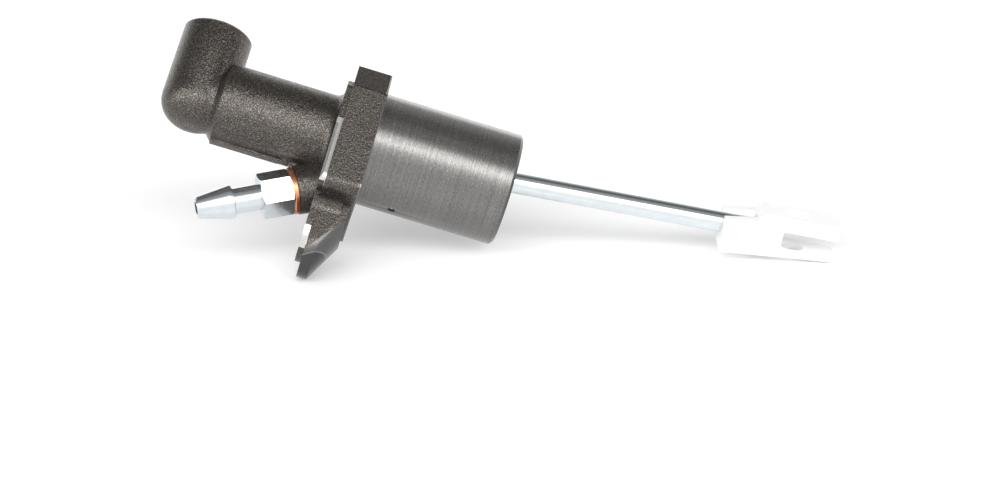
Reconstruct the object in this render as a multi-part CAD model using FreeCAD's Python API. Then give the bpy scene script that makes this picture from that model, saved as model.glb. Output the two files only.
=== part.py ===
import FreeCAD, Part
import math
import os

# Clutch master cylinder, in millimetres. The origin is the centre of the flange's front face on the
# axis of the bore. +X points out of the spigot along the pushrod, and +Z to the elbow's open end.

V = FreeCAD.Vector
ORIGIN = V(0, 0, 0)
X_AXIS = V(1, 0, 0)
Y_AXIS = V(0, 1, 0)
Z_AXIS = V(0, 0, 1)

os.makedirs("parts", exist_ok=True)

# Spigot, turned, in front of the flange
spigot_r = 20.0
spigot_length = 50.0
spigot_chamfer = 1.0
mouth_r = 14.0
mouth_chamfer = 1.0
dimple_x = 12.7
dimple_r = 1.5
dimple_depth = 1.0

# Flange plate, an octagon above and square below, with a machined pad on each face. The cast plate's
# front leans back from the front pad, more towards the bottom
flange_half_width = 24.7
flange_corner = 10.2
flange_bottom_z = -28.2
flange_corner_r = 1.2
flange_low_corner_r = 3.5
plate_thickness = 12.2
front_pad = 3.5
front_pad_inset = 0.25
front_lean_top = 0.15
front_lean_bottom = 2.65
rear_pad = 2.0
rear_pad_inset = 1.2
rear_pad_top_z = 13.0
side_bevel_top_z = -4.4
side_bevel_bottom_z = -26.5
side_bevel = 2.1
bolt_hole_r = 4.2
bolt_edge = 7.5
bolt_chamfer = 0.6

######

* **Task statement**
Extract all of the data above without altering anything.

* **Full response**
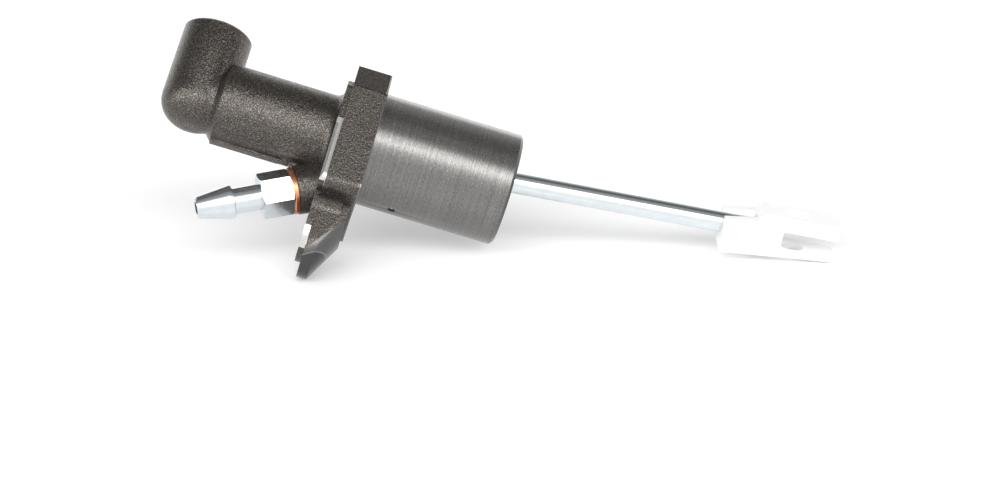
Reconstruct the object in this render as a multi-part CAD model using FreeCAD's Python API. Then give the bpy scene script that makes this picture from that model, saved as model.glb. Output the two files only.
=== part.py ===
import FreeCAD, Part
import math
import os

# Clutch master cylinder, in millimetres. The origin is the centre of the flange's front face on the
# axis of the bore. +X points out of the spigot along the pushrod, and +Z to the elbow's open end.

V = FreeCAD.Vector
ORIGIN = V(0, 0, 0)
X_AXIS = V(1, 0, 0)
Y_AXIS = V(0, 1, 0)
Z_AXIS = V(0, 0, 1)

os.makedirs("parts", exist_ok=True)

# Spigot, turned, in front of the flange
spigot_r = 20.0
spigot_length = 50.0
spigot_chamfer = 1.0
mouth_r = 14.0
mouth_chamfer = 1.0
dimple_x = 12.7
dimple_r = 1.5
dimple_depth = 1.0

# Flange plate, an octagon above and square below, with a machined pad on each face. The cast plate's
# front leans back from the front pad, more towards the bottom
flange_half_width = 24.7
flange_corner = 10.2
flange_bottom_z = -28.2
flange_corner_r = 1.2
flange_low_corner_r = 3.5
plate_thickness = 12.2
front_pad = 3.5
front_pad_inset = 0.25
front_lean_top = 0.15
front_lean_bottom = 2.65
rear_pad = 2.0
rear_pad_inset = 1.2
rear_pad_top_z = 13.0
side_bevel_top_z = -4.4
side_bevel_bottom_z = -26.5
side_bevel = 2.1
bolt_hole_r = 4.2
bolt_edge = 7.5
bolt_chamfer = 0.6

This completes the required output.